Meryem Aksbi: Madison East High School Student, 17

Moroccan exchange student loves East's diversity
Meryem Aksbi: Madison East High School Student, 17
Paulius Musteikis & Romulo Morishita
Meryem Aksbi

Any hope of blending into the sea of 1,604 faces at East High School was dashed the moment Meryem Aksbi accidentally set off the schoolwide fire alarm when she went through an emergency door. “I tell them I’m just an exchange student,” she laughs, recalling her fears that she wouldn’t make any friends, that she was “only a Muslim girl” who’d be invisible in vast, expansive, glittering America, where “people won’t really care about you.”

But the opposite has been true. The 17-year-old Moroccan citizen came to Madison as part of the Kennedy-Lugar Youth Exchange and Study program, a post-9/11 U.S. Department of State effort that welcomes kids from predominantly Muslim countries for one scholastic year. An exceptional student–she taught herself English in just two months and maintains a 4.0 GPA–Aksbi asked to return for her senior year. East readily reaccepted the student whose memberships include International Club, French Club, Creative Writing Club, Yearbook, Engineering Club, Homework Club, Monday Madness, Math Modeling and Kioja. Today, fellow students often squeal greetings or give her hugs when she walks the halls.

“I think East is the best school for diversity,” says Aksbi–something she didn’t experience in her beloved Morocco, a North African country that’s more than 99 percent Muslim. In Madison, at first, “Most of the people thought I was Mexican,” laughs Aksbi, who does not wear a hijab. She hopes to attend either UW-Madison to study engineering or New York University for international business. She relishes the diversity of America’s Islamic community, where she and her host family–the Moroccan-born Rachid Ouabel and his wife, American-born Teresa Pullara, who owned the recently closed Bunky’s Cafe–pray alongside Muslims from all over the world. Having a Moroccan American host family helps curb her homesickness (especially when they share a plate of spicy chicken), and she admires her American host mom as a role model, volunteer and businesswoman. Aksbi says Westerners often misunderstand the way Islam “prizes” women. “The wife of our prophet Mohammad used to work, you know what I mean?” she says. “The woman can do whatever she wants.”
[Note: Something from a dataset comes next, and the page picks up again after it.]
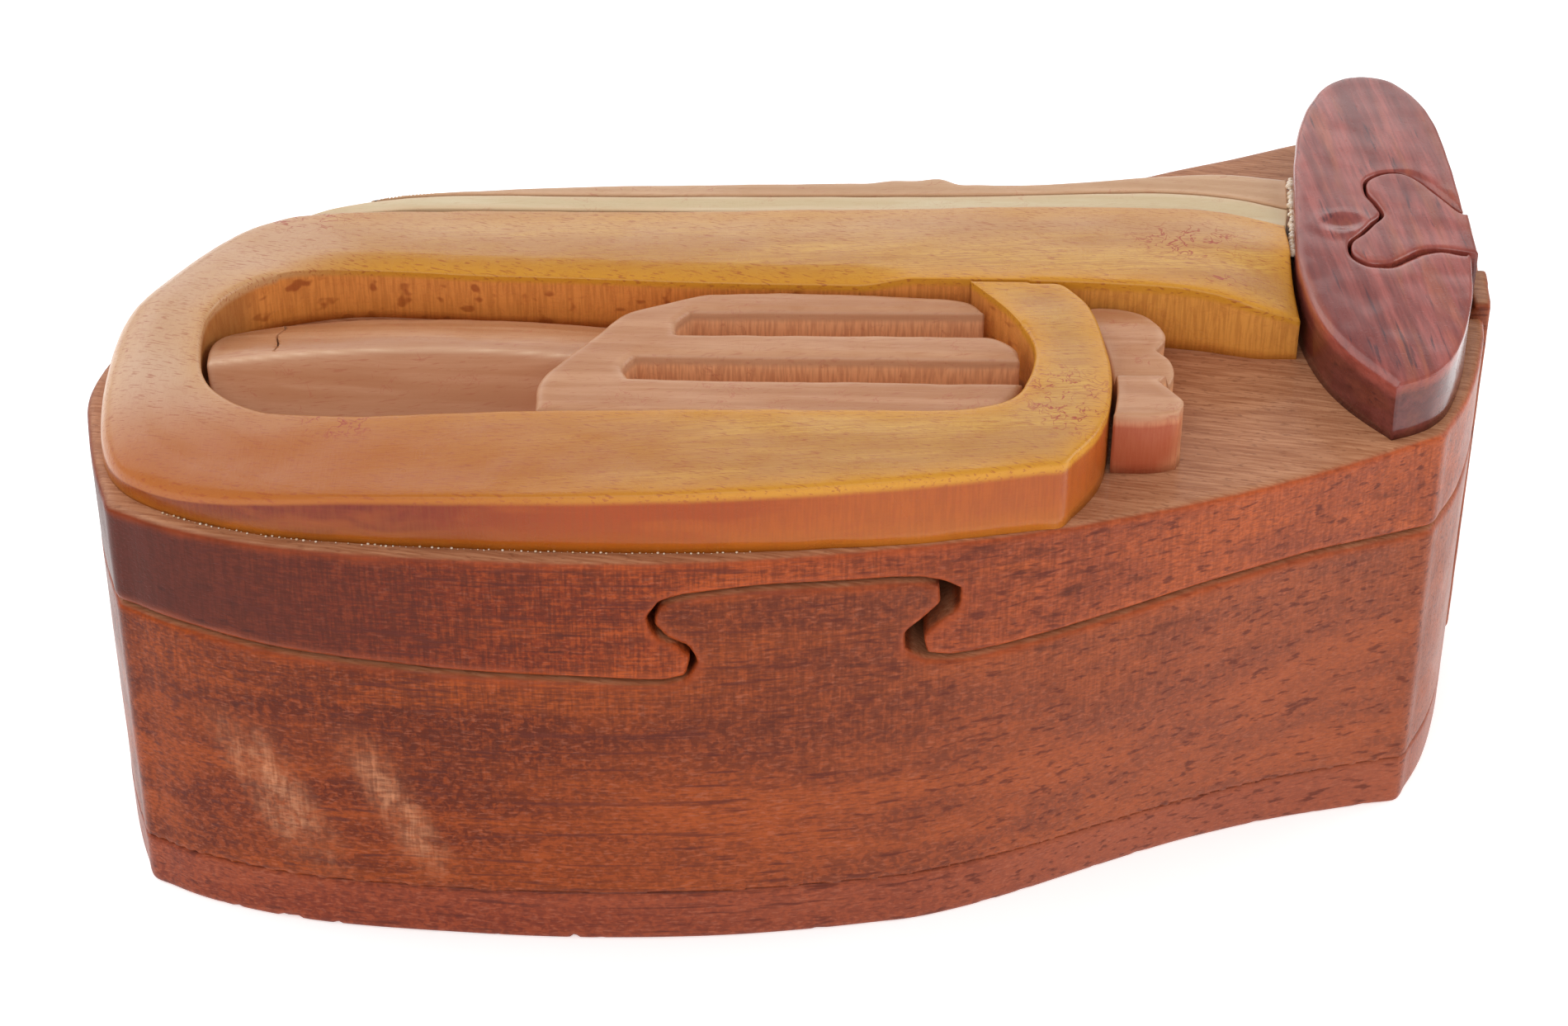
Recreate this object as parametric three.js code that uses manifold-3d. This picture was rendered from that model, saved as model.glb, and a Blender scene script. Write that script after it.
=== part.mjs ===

Aksbi says that although the stereotypes she saw espoused on TV throughout the presidential election were deeply painful to see and hear, they didn’t match up with her lived experience here in Madison.

“The people here are nice all the time. I’ve never seen somebody who’s racist,” she says, recalling after Election Day when students and teachers were crying, and scribbling chalk messages on the sidewalks surrounding school: “We love immigrants here, we love Muslims here, we love Mexicans, we love Americans, everybody is equal.” She says she doesn’t want to belittle anyone’s political opinion, but says of Trump, “Maybe they think he’s good because if he’s a businessman, he can run the country, but [economics is] not the only thing that matters, you know? There [are] people. There [are] feelings.”